It is given that \(\cos A=-\frac{60}{61}\) and \(\tan B=\frac{-7}{24}\) and neither \(A\) nor \(B\) is in the second quadrant, then \(A\) and \(B\) will be in third and fourth quadrant respectively. So, \(\frac{B}{2}\) will be in second quadrant.
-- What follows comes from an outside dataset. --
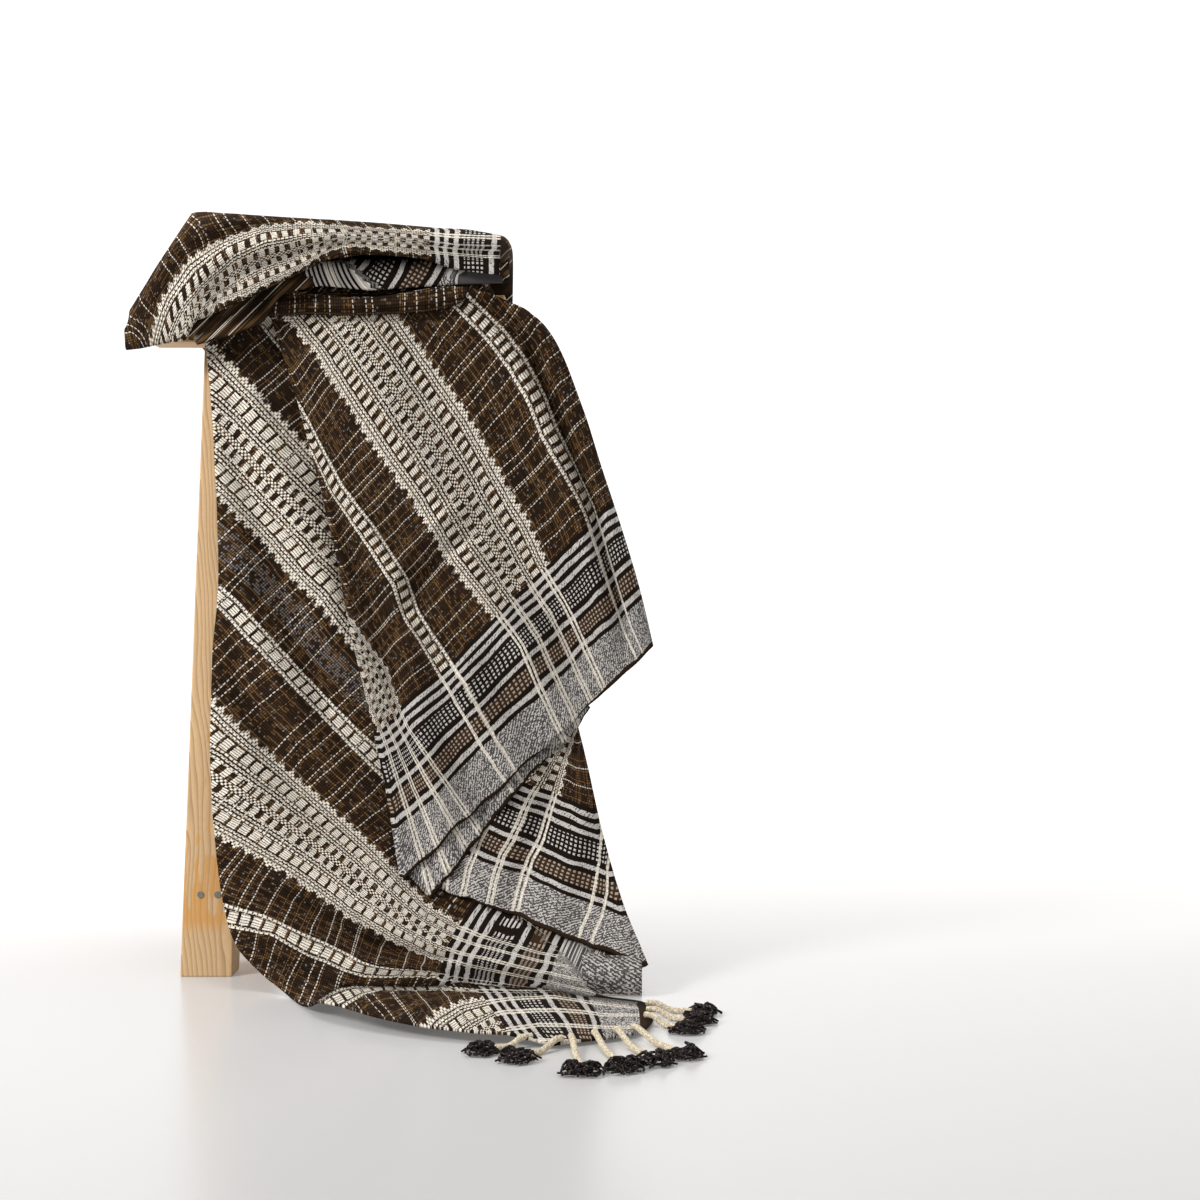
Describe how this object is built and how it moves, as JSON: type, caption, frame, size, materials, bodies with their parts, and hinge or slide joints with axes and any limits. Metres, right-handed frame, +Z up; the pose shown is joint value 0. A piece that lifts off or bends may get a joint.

Now,
\(\begin{aligned}
\tan B & =-\frac{7}{24} \\
\Rightarrow \quad \frac{2 \tan \frac{B}{2}}{1-\tan ^2 \frac{B}{2}} & =-\frac{7}{24}
\end{aligned}\)
\(\begin{aligned} & \Rightarrow \quad 7 \tan ^2 \frac{B}{2}-48 \tan \frac{B}{2}-7=0 \\ & \Rightarrow\left(7 \tan \frac{B}{2}+1\right)\left(\tan \frac{B}{2}-7\right)=0 \\ & \Rightarrow \quad \tan \frac{B}{2}=-\frac{1}{7}\left[\because \frac{B}{2} \in \text { IInd quadrant }\right] \\ & \because \tan \left(A+\frac{B}{2}\right)=\frac{\tan A+\tan \frac{B}{2}}{1-\tan A \tan \frac{B}{2}}=\frac{\frac{11}{60}-\frac{1}{7}}{1+\frac{11}{420}} \\ & {\left[\because \cos A=-\frac{60}{61} \text { and } A \in \text { IIIrd }\right.} \\ & \left.\text { Quadrant } \therefore \tan A=\frac{11}{60}\right]\end{aligned}\)
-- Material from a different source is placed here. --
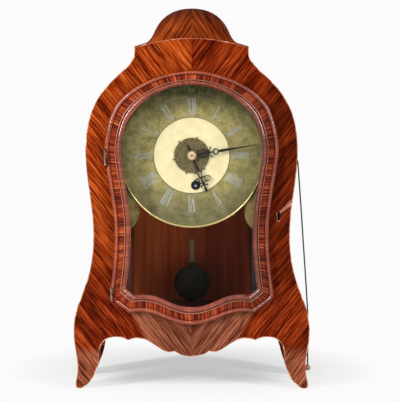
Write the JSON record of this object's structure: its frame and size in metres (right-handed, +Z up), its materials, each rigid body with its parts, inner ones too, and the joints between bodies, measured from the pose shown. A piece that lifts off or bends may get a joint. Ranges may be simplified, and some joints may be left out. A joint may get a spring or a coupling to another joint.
{
  "type": "table clock",
  "caption": "Pendulum table clock in a shaped wooden case with a glazed door, round dial, alarm disc, pull cord and short pendulum.",
  "frame": {"origin": "on the floor, under the middle of the case's bounding box, the free cord and knob left out", "axes": "+Z up, +X to the right seen from the front, +Y to the back; the dial faces -Y"},
  "size_m": [0.3165, 0.1613, 0.5021],
  "materials": {
    "kingwood": "polished veneer",
    "moulding_wood": "polished",
    "dark_wood": "satin",
    "glass": "clear",
    "brass": "satin",
    "dial_brass": "painted, worn",
    "gilt": "polished",
    "ivory": "smooth",
    "black_steel": "blued and blackened",
    "steel": "satin",
    "dark_iron": "dull",
    "bob_metal": "dark patina",
    "bell_metal": "satin",
    "cord": "twisted",
    "knob_wood": "smooth"
  },
  "bodies": {
    "case": {"front_board": "kingwood", "side_left": "kingwood", "side_right": "kingwood", "back_board": "dark_wood", "back_screws": "dark_iron", "crest": "kingwood", "floor_board": "dark_wood", "cheek_left": "dark_wood", "cheek_right": "dark_wood", "mask_plate": "dial_brass", "mask_screws": "steel", "hinge_case_knuckles": "brass", "hinge_pins": "brass", "escutcheon": "brass", "lock_case": "dark_iron", "lock_screws": "dark_iron", "dial_plate": "dial_brass", "dial_rim": "gilt", "dial_centre": "ivory", "dial_feet": "brass", "winding_bush": "black_steel", "front_plate": "brass", "back_plate": "brass", "pillars": "brass", "plate_posts": "brass", "back_cock": "brass", "bell": "bell_metal", "bell_stand": "steel", "cord_eyelet": "brass", "inner_cord": "cord", "pull_cord": "cord"},
    "door": {"door_frame": "kingwood", "door_moulding": "moulding_wood", "glass_pane": "glass", "glass_beads": "dark_wood", "hinge_door_knuckles": "brass"},
    "bolt": {"lock_bolt": "steel"},
    "pendulum": {"suspension_spring": "steel", "pendulum_rod": "brass", "pendulum_bob": "bob_metal", "bob_collar": "bob_metal"},
    "anchor": {"anchor": "steel"},
    "minute_train": {"centre_wheel": "brass", "cannon_pinion": "brass", "minute_hand": "black_steel", "hand_collet": "ivory", "hand_pin": "gilt"},
    "minute_wheel": {"minute_wheel": "brass"},
    "hour_train": {"hour_wheel": "brass", "hour_hand": "black_steel"},
    "barrel": {"spring_barrel": "brass", "mainspring": "steel"},
    "third_wheel": {"third_wheel": "brass"},
    "escape_wheel": {"escape_wheel": "brass"},
    "alarm_disc": {"alarm_disc": "dial_brass"},
    "winding_arbor": {"winding_arbor": "steel"},
    "click": {"ratchet_click": "steel"},
    "knob": {"pull_knob": "knob_wood"},
    "pulley": {"alarm_pulley": "brass"},
    "hammer": {"alarm_hammer": "steel"}
  },
  "joints": [
    {"name": "door_hinge", "type": "hinge", "parent": "case", "child": "door", "pos_m": [-0.1053, -0.0732, 0.125], "axis": [0.0435, 0, -0.9991], "range_deg": [0, 105]},
    {"name": "bolt_slide", "type": "slide", "parent": "case", "child": "bolt", "axis": [-1, 0, 0], "range_m": [0, 0.006]},
    {"name": "pendulum_swing", "type": "hinge", "parent": "case", "child": "pendulum", "pos_m": [0, 0.03, 0.339], "axis": [0, 1, 0], "range_deg": [-4, 4]},
    {"name": "anchor_rock", "type": "hinge", "parent": "case", "child": "anchor", "pos_m": [0, 0.008, 0.339], "axis": [0, 1, 0], "range_deg": [-4, 4]},
    {"name": "minute_turn", "type": "hinge", "parent": "case", "child": "minute_train", "pos_m": [0, 0, 0.307], "axis": [0, 1, 0], "continuous": true},
    {"name": "minute_wheel_turn", "type": "hinge", "parent": "case", "child": "minute_wheel", "pos_m": [-0.01559, 0, 0.298], "axis": [0, 1, 0], "continuous": true},
    {"name": "hour_turn", "type": "hinge", "parent": "case", "child": "hour_train", "pos_m": [0, 0, 0.307], "axis": [0, 1, 0], "continuous": true},
    {"name": "barrel_turn", "type": "hinge", "parent": "case", "child": "barrel", "pos_m": [0.0053, 0, 0.2672], "axis": [0, 1, 0], "continuous": true},
    {"name": "third_turn", "type": "hinge", "parent": "case", "child": "third_wheel", "pos_m": [-0.02599, 0, 0.30781], "axis": [0, 1, 0], "continuous": true},
    {"name": "escape_turn", "type": "hinge", "parent": "case", "child": "escape_wheel", "pos_m": [-0.0151, 0, 0.3292], "axis": [0, 1, 0], "continuous": true},
    {"name": "alarm_disc_turn", "type": "hinge", "parent": "hour_train", "child": "alarm_disc", "pos_m": [0, 0, 0.307], "axis": [0, 1, 0], "continuous": true},
    {"name": "winding_turn", "type": "hinge", "parent": "case", "child": "winding_arbor", "pos_m": [0.0053, 0, 0.2672], "axis": [0, 1, 0], "continuous": true},
    {"name": "click_lift", "type": "hinge", "parent": "case", "child": "click", "pos_m": [0.0208, 0, 0.2712], "axis": [0, 1, 0], "range_deg": [0, 10]},
    {"name": "knob_pull", "type": "slide", "parent": "case", "child": "knob", "axis": [0, 0, -1], "range_m": [0, 0.012], "stiffness_N_per_m": 20, "deforming": ["pull_cord"]},
    {"name": "pulley_turn", "type": "hinge", "parent": "case", "child": "pulley", "pos_m": [0.044, 0, 0.31], "axis": [0, 1, 0], "range_deg": [-70, 70]},
    {"name": "hammer_swing", "type": "hinge", "parent": "case", "child": "hammer", "pos_m": [0.04, 0, 0.345], "axis": [0, 1, 0], "range_deg": [-2, 12]}
  ],
  "couplings": [
    {"joint": "anchor_rock", "follows": "pendulum_swing", "ratio": 1},
    {"joint": "minute_wheel_turn", "follows": "minute_turn", "ratio": -0.33333},
    {"joint": "hour_turn", "follows": "minute_turn", "ratio": 0.083333},
    {"joint": "barrel_turn", "follows": "minute_turn", "ratio": -0.14286},
    {"joint": "third_turn", "follows": "minute_turn", "ratio": -12},
    {"joint": "escape_turn", "follows": "minute_turn", "ratio": 132},
    {"joint": "pulley_turn", "follows": "knob_pull", "rad_per_m": -100}
  ]
}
\(=\frac{77-60}{420+11}=\frac{17}{431}\)
\(\because A \in\) IIIrd quadrant and \(\frac{B}{2} \in\left(\frac{3 \pi}{4}, \pi\right)\) and \(\tan \left(A+\frac{B}{2}\right)\) is positive.
\(\therefore\left(A+\frac{B}{2}\right) \in\) Ist quadrant.
Hence, option(a) is correct.